LUANDA (Reuters) - About 500 fishermen in Angola’s Cabinda province are demanding compensation from Chevron Corp, saying it was behind an oil spill that prevented them from catching fish for nearly two weeks, an industry body said on Tuesday.
Environmental authorities in the southern African country found traces of oil more than two weeks ago on the shores of the beach in the northern Cabinda province but has not given the size of the spillage or who it believes is responsible.
Industry lobby group Caconga Voice of Fishermen Association accused Chevron of causing the leak and said each of the nearly 500 fishermen was demanding $2,000 from the U.S. company for each of 11 to 12 days they were unable able to catch fish.
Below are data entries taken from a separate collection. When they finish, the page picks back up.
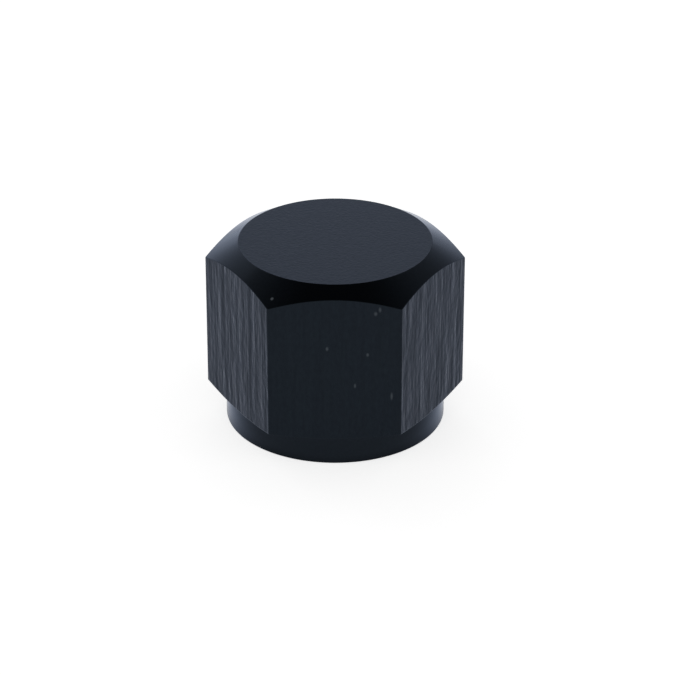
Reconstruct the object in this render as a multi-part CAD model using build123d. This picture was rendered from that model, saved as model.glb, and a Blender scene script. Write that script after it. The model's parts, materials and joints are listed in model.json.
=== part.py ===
from build123d import *
import os
from math import cos, pi, radians, tan

# Hexagonal protection cap for a 37-degree flare fitting with a 9/16-18 thread,
# turned in one piece from hexagonal bar. Millimetres, +Z up. The cap stands on its
# open mouth: the origin is the centre of the mouth rim, and the closed end is on top.

# Thread
thread_major_diameter = 14.288     # 9/16 in
threads_per_inch = 18
minor_depth_in_pitches = 0.54127   # radial height of the internal thread, 5/8 of a sharp one

# Outside
overall_height = 14.9
collar_wall = 1.456                # round wall outside the thread's major diameter
collar_inset = 0.13                # how far the collar lies inside a flat
collar_height = 2.25               # mouth rim to a flat's lower edge, at the flat's middle
back_chamfer_angle = 16            # rise of the hexagon's underside, outwards
top_face_inset = 1.23              # how far the round top face lies inside a flat
top_chamfer_angle = 30             # fall of the chamfer from the top face, outwards
corner_radius = 0.22               # rounding of the bar's six long corners
edge_round = 0.12                  # rounding of the turned edges
turning_margin = 1.0               # how far the turned outline runs on past the bar's corners

# Inside
end_wall = 1.7                     # metal above the flat floor of the cavity
countersink_depth = 0.256          # 45-degree lead-in beyond the major diameter
relief_width = 1.4                 # undercut where the thread runs out
relief_depth = 0.2                 # undercut beyond the major diameter
seat_shelf = 0.15                  # step from the thread's minor radius to the seat
seat_angle = 37                    # between the seat cone and the axis
seat_floor_diameter = 7.6          # small end of the seat cone

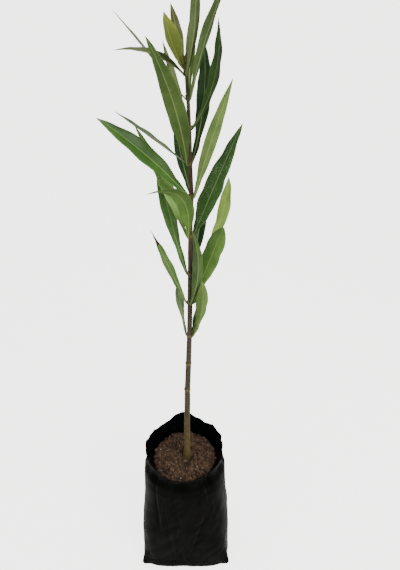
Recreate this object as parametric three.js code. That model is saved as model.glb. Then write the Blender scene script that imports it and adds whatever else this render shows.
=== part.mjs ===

Chevron said in a statement it was not responsible for the leak but cleaned it up to “demonstrate our commitment to protecting people and the environment”.
Environmental Minister Maria de Fatima Jardim said: “The company responsible for this incident has already cleaned up the waters and will pay the government a fine and should compensate the fishermen.” She gave no further details.
Total SA and BP also operate in Angola.
There have been no major oil spills reported in Angola in recent years although fishermen in the nation’s oil-rich province of Cabinda are sometimes quoted in the local media as saying oil pollution levels are rising in the region.